The law of percentages said they would get a certain percentage of Jaws fans no matter what. They duped audiences into thinking this had some kind of return to the quality of the first Jaws film by using Lorraine Gary as Mrs. Brody. In reality, the president of Universal’s wife (Gary) got a nice paid vacation. Michael Caine got a new house and a ticket out of California for the winter. They didn’t bother to release the soundtrack.
I’m not sure who green lighted this thing, but I’d bet they’re not working in the film industry anymore. Simply put, the script is awful—my seven-year-old daughter makes up better stories than this when she’s trying to avoid getting in trouble. – Mike Bracken, Culturedose.com
With a “hit and run” August release and no previews for the critics, Jaws 3D, made back its budget and turned a profit.
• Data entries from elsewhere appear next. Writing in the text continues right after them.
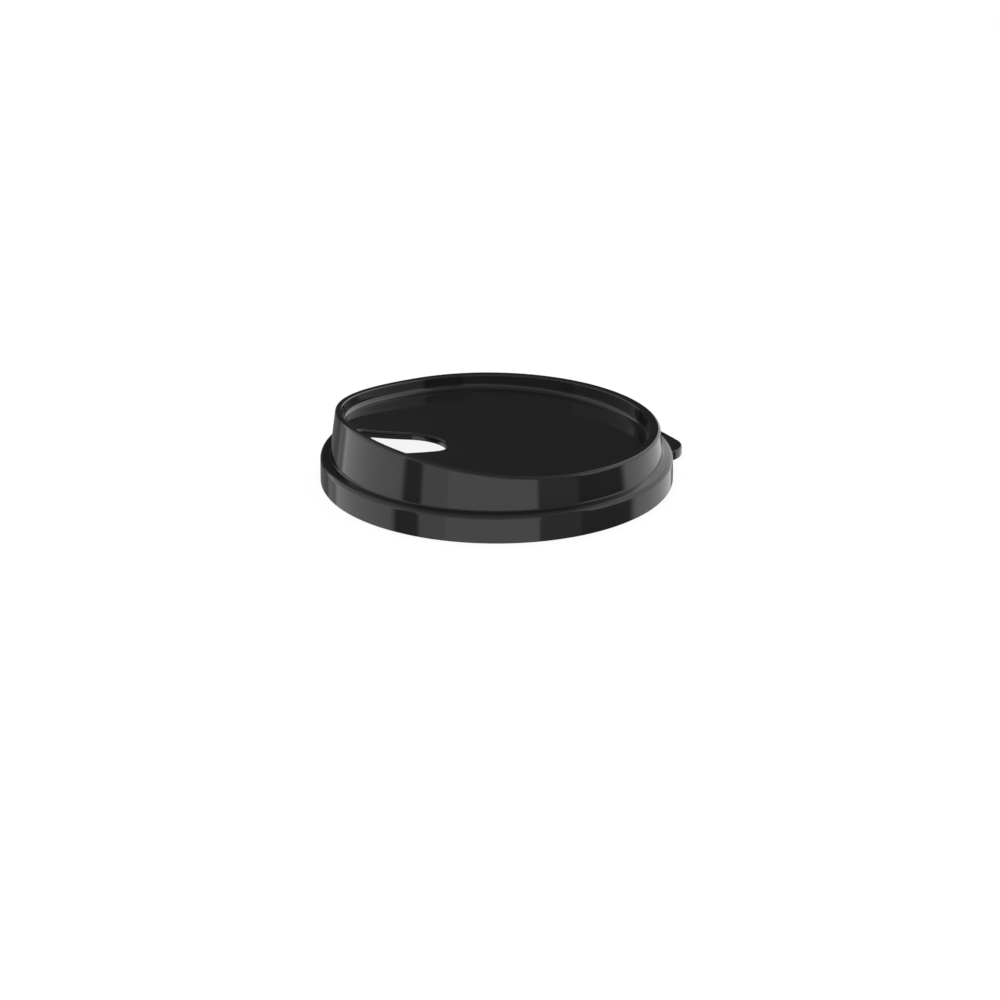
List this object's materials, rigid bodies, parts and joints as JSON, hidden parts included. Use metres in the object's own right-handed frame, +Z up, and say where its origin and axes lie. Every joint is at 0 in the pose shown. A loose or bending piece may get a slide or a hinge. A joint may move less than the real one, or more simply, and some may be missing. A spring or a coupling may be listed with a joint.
{
  "type": "cup lid",
  "caption": "Round press-on drink cup lid moulded in one piece: skirt with snap land, flat shelf, raised lip swept up at the mouth, sunken deck, drop-shaped drink opening and pull tab",
  "frame": {"origin": "on the skirt's axis, in the plane of its lower edge", "axes": "+Z up along the skirt's axis, +X towards the pull tab, -X towards the drink opening"},
  "size_m": [0.1011, 0.095, 0.0205],
  "materials": {
    "lid": "gloss black"
  },
  "bodies": {
    "root": {"lid": "lid"}
  },
  "joints": []
}
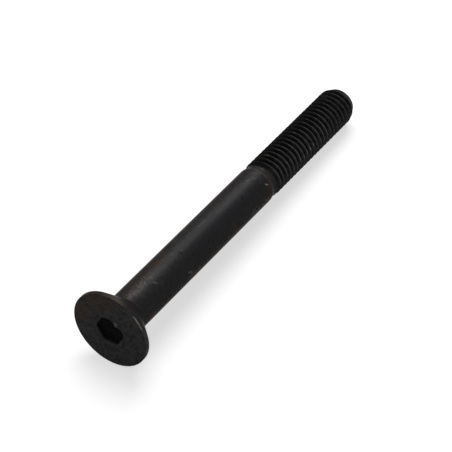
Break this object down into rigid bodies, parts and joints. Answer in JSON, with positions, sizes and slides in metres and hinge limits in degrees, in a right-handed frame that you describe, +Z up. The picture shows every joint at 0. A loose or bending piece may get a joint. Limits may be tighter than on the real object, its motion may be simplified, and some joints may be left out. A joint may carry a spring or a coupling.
{
  "type": "countersunk socket screw",
  "caption": "Long countersunk screw with a flat conical head, a hexagon socket, a plain shank and a rolled thread at its end, in worn black-oxide steel.",
  "frame": {"origin": "on the floor that the screw lies on, under the middle of its length", "axes": "+X along the screw from the head to the point, +Z up; the screw's own axis dips 2.97 degrees towards the point"},
  "size_m": [0.0804, 0.0158, 0.0159],
  "materials": {
    "blackened_steel": "worn black oxide with a trace of brown rust, satin"
  },
  "bodies": {
    "root": {"screw": "blackened_steel"}
  },
  "joints": []
}
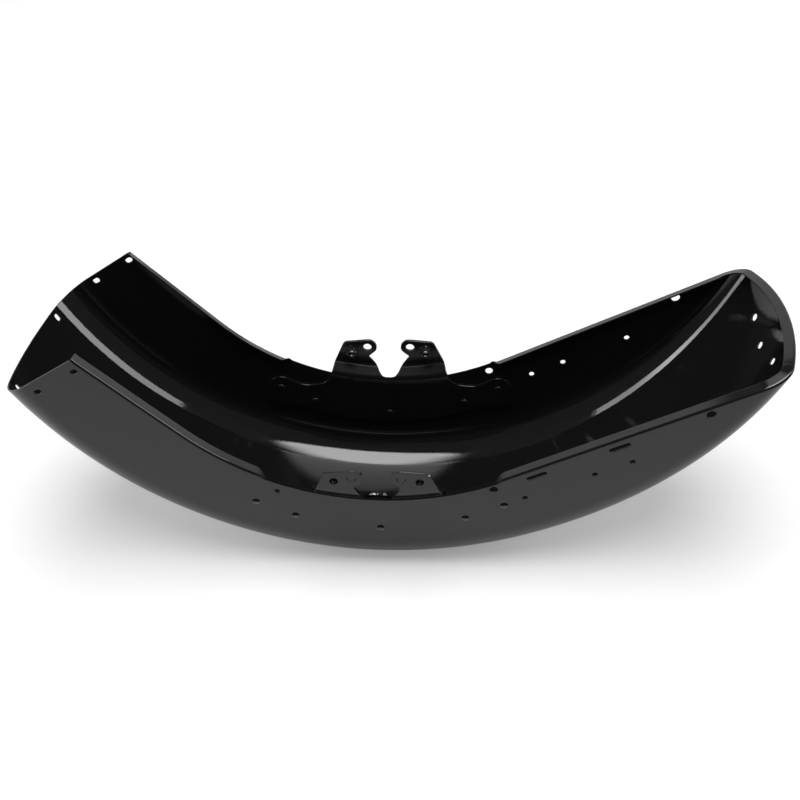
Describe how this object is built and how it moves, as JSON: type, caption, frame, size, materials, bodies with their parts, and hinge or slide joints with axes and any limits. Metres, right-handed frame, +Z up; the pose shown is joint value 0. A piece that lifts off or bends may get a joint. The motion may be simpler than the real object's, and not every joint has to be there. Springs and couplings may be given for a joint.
{
  "type": "motorcycle front fender",
  "caption": "Deep-skirted steel front fender for a wide motorcycle wheel, with riveted fork mounting brackets inside, flanged rim and trim holes.",
  "frame": {"origin": "middle of the bounding box's bottom face, where the crown lies on the floor, open side up", "axes": "+X from tail to nose, +Y across the fender along the wheel axis to its far side, +Z up out of the open side"},
  "size_m": [0.6712, 0.19, 0.2584],
  "materials": {
    "black_paint_shell": "gloss black paint over pressed steel",
    "black_paint_bracket": "gloss black paint over plate",
    "black_paint_rivet": "gloss black paint, worn at the edge",
    "dark_nut": "black with bare steel in the thread"
  },
  "bodies": {
    "root": {"fender_shell": "black_paint_shell", "bracket_near": "black_paint_bracket", "bracket_far": "black_paint_bracket", "rivet_near_1": "black_paint_rivet", "rivet_near_2": "black_paint_rivet", "rivet_near_3": "black_paint_rivet", "rivet_near_4": "black_paint_rivet", "rivet_near_5": "black_paint_rivet", "rivet_far_1": "black_paint_rivet", "rivet_far_2": "black_paint_rivet", "rivet_far_3": "black_paint_rivet", "rivet_far_4": "black_paint_rivet", "rivet_far_5": "black_paint_rivet", "nut_near_rear": "dark_nut", "nut_near_front": "dark_nut", "nut_far_rear": "dark_nut", "nut_far_front": "dark_nut"}
  },
  "joints": []
}
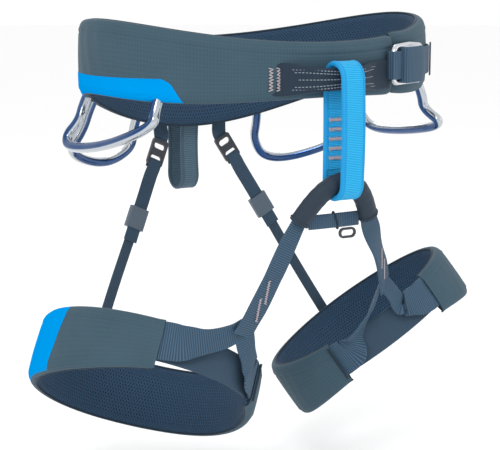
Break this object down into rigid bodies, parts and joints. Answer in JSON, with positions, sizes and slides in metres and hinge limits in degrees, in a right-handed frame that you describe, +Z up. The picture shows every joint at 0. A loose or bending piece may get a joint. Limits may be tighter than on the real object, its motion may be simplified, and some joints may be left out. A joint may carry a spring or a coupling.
{
  "type": "climbing harness",
  "caption": "Padded sport climbing harness as worn: waist belt with front buckle, belay loop, bridge and leg loops, rear risers, side gear loops and haul loop.",
  "frame": {"origin": "centre of the waist opening, at the belt's middle height", "axes": "+Z up when worn, +X to the wearer's left, -Y to the front, where the belay loop is"},
  "size_m": [0.3952, 0.2645, 0.336],
  "materials": {
    "shell_fabric": "ripstop nylon, slate green-grey, fine grid, low sheen",
    "foam": "closed-cell foam, sealed between shell and lining",
    "lining_mesh": "perforated spacer mesh, navy",
    "binding": "rolled edge binding, matt",
    "accent_fabric": "coated fabric, azure, smooth",
    "webbing": "ribbed nylon webbing, dark slate blue",
    "sleeve_fabric": "tubular woven sleeve, near black",
    "elastic": "knitted elastic, dark",
    "thread": "bar-tack thread, pale pinkish grey",
    "belay_webbing": "dense azure webbing with raised edges",
    "buckle_metal": "satin forged metal, bright edges",
    "black_plastic": "moulded acetal, satin black",
    "gear_tube": "glossy silver tube with blue stripes"
  },
  "bodies": {
    "waist_belt": {"belt_foam": "foam", "belt_shell": "shell_fabric", "belt_lining": "lining_mesh", "belt_top_binding": "binding", "belt_bottom_binding": "binding", "belt_underlap": "lining_mesh", "hip_panel_right": "accent_fabric", "hip_panel_left": "accent_fabric", "tie_in_strap": "webbing", "tie_in_bar_tacks": "thread", "buckle_strap": "webbing", "waist_strap_tail": "webbing", "buckle_frame": "buckle_metal", "riser_tab_right": "webbing", "riser_tab_left": "webbing"},
    "belay": {"belay_loop": "belay_webbing", "belay_bar_tacks": "thread"},
    "bridge": {"bridge_sleeve": "sleeve_fabric", "bridge_webbing": "webbing", "cross_strap": "webbing", "cross_strap_wrap": "elastic"},
    "stow_ring": {"stow_ring": "black_plastic"},
    "haul": {"haul_loop": "webbing"},
    "slider": {"buckle_slider": "buckle_metal"},
    "keeper": {"tail_keeper": "elastic"},
    "leg_right": {"leg_foam_right": "foam", "leg_shell_right": "shell_fabric", "leg_lining_right": "lining_mesh", "leg_accent_right": "accent_fabric", "leg_ring_strap_right": "webbing", "leg_front_strap_right": "webbing", "leg_outer_branch_right": "webbing", "leg_inner_branch_right": "webbing", "leg_piping_right": "binding", "leg_bar_tacks_right": "thread", "leg_riser_patch_right": "webbing"},
    "riser_right": {"riser_buckle_right": "black_plastic", "riser_strap_right": "webbing", "riser_elastic_right": "elastic"},
    "adjuster_right": {"riser_adjuster_right": "black_plastic"},
    "leg_left": {"leg_foam_left": "foam", "leg_shell_left": "shell_fabric", "leg_lining_left": "lining_mesh", "leg_accent_left": "accent_fabric", "leg_ring_strap_left": "webbing", "leg_front_strap_left": "webbing", "leg_outer_branch_left": "webbing", "leg_inner_branch_left": "webbing", "leg_piping_left": "binding", "leg_bar_tacks_left": "thread", "leg_riser_patch_left": "webbing"},
    "riser_left": {"riser_buckle_left": "black_plastic", "riser_strap_left": "webbing", "riser_elastic_left": "elastic"},
    "adjuster_left": {"riser_adjuster_left": "black_plastic"},
    "gear_right_rear": {"gear_loop_right_rear": "gear_tube"},
    "gear_left_rear": {"gear_loop_left_rear": "gear_tube"},
    "gear_right_front": {"gear_loop_right_front": "gear_tube"},
    "gear_left_front": {"gear_loop_left_front": "gear_tube"}
  },
  "joints": [
    {"name": "belay_swing", "type": "hinge", "parent": "waist_belt", "child": "belay", "pos_m": [0, -0.1192, -0.004], "axis": [-1, 0, 0], "range_deg": [0, 30]},
    {"name": "leg_lift", "type": "hinge", "parent": "belay", "child": "bridge", "pos_m": [0, -0.1192, -0.079], "axis": [1, 0, 0], "range_deg": [0, 30]},
    {"name": "leg_spread_right", "type": "hinge", "parent": "bridge", "child": "leg_right", "pos_m": [-0.031, -0.108, -0.108], "axis": [-0.3301, 0.756, -0.5653], "range_deg": [0, 15]},
    {"name": "leg_spread_left", "type": "hinge", "parent": "bridge", "child": "leg_left", "pos_m": [0.031, -0.108, -0.108], "axis": [-0.3782, -0.7468, 0.547], "range_deg": [0, 15]},
    {"name": "riser_swing_right", "type": "hinge", "parent": "waist_belt", "child": "riser_right", "pos_m": [-0.0285, 0.105, -0.068], "axis": [1, 0, 0], "range_deg": [-13, 0]},
    {"name": "adjuster_slide_right", "type": "slide", "parent": "riser_right", "child": "adjuster_right", "axis": [-0.4192, -0.139, -0.8972], "range_m": [-0.03, 0.01]},
    {"name": "riser_swing_left", "type": "hinge", "parent": "waist_belt", "child": "riser_left", "pos_m": [0.0285, 0.105, -0.068], "axis": [1, 0, 0], "range_deg": [-13, 0]},
    {"name": "adjuster_slide_left", "type": "slide", "parent": "riser_left", "child": "adjuster_left", "axis": [0.4666, -0.1987, -0.8618], "range_m": [-0.03, 0.01]},
    {"name": "haul_swing", "type": "hinge", "parent": "waist_belt", "child": "haul", "pos_m": [0, 0.1065, -0.04], "axis": [1, 0, 0], "range_deg": [0, 70]},
    {"name": "gear_flex_right_rear", "type": "hinge", "parent": "waist_belt", "child": "gear_right_rear", "pos_m": [-0.1155, 0.063, -0.035], "axis": [0.8147, 0.4821, -0.3224], "range_deg": [-10, 40], "stiffness_Nm_per_rad": 0.3},
    {"name": "gear_flex_left_rear", "type": "hinge", "parent": "waist_belt", "child": "gear_left_rear", "pos_m": [0.1155, 0.063, -0.035], "axis": [0.8147, -0.4821, 0.3224], "range_deg": [-10, 40], "stiffness_Nm_per_rad": 0.3},
    {"name": "gear_flex_right_front", "type": "hinge", "parent": "waist_belt", "child": "gear_right_front", "pos_m": [-0.1265, 0.05, -0.03], "axis": [-0.0556, 0.9978, -0.0371], "range_deg": [-10, 40], "stiffness_Nm_per_rad": 0.3},
    {"name": "gear_flex_left_front", "type": "hinge", "parent": "waist_belt", "child": "gear_left_front", "pos_m": [0.1265, 0.05, -0.03], "axis": [-0.0556, -0.9978, 0.0371], "range_deg": [-10, 40], "stiffness_Nm_per_rad": 0.3},
    {"name": "slider_tilt", "type": "hinge", "parent": "waist_belt", "child": "slider", "pos_m": [0.06319, -0.10585, 0.003], "axis": [0, 0, -1], "range_deg": [0, 35]},
    {"name": "keeper_slide", "type": "hinge", "parent": "waist_belt", "child": "keeper", "pos_m": [0.04201, 0.01244, 0.003], "axis": [0, 0, 1], "range_deg": [-4, 4]},
    {"name": "stow_ring_swing", "type": "hinge", "parent": "bridge", "child": "stow_ring", "pos_m": [0.0122, -0.108, -0.116], "axis": [1, 0, 0], "range_deg": [-60, 60]}
  ],
  "couplings": [
    {"joint": "belay_swing", "follows": "leg_lift", "ratio": 0.96},
    {"joint": "riser_swing_right", "follows": "leg_lift", "ratio": -0.4},
    {"joint": "riser_swing_left", "follows": "leg_lift", "ratio": -0.4}
  ]
}
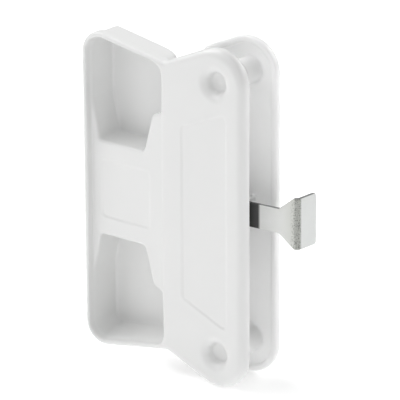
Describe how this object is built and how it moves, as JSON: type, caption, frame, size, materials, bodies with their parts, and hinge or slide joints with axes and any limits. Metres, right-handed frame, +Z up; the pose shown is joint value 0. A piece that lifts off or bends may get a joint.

From the top brass at Universal to director Joe Sargent, Lorraine Gary and Michael Caine, everyone involved knew they were making a turkey. Down to the media press kit, they insisted it was going to be good. It was shot, slapped together and tossed out to the public as damaged goods.
The sad part is, this is someone’s favorite movie for the wrong reason. Jaws the Revenge is pure Cynema.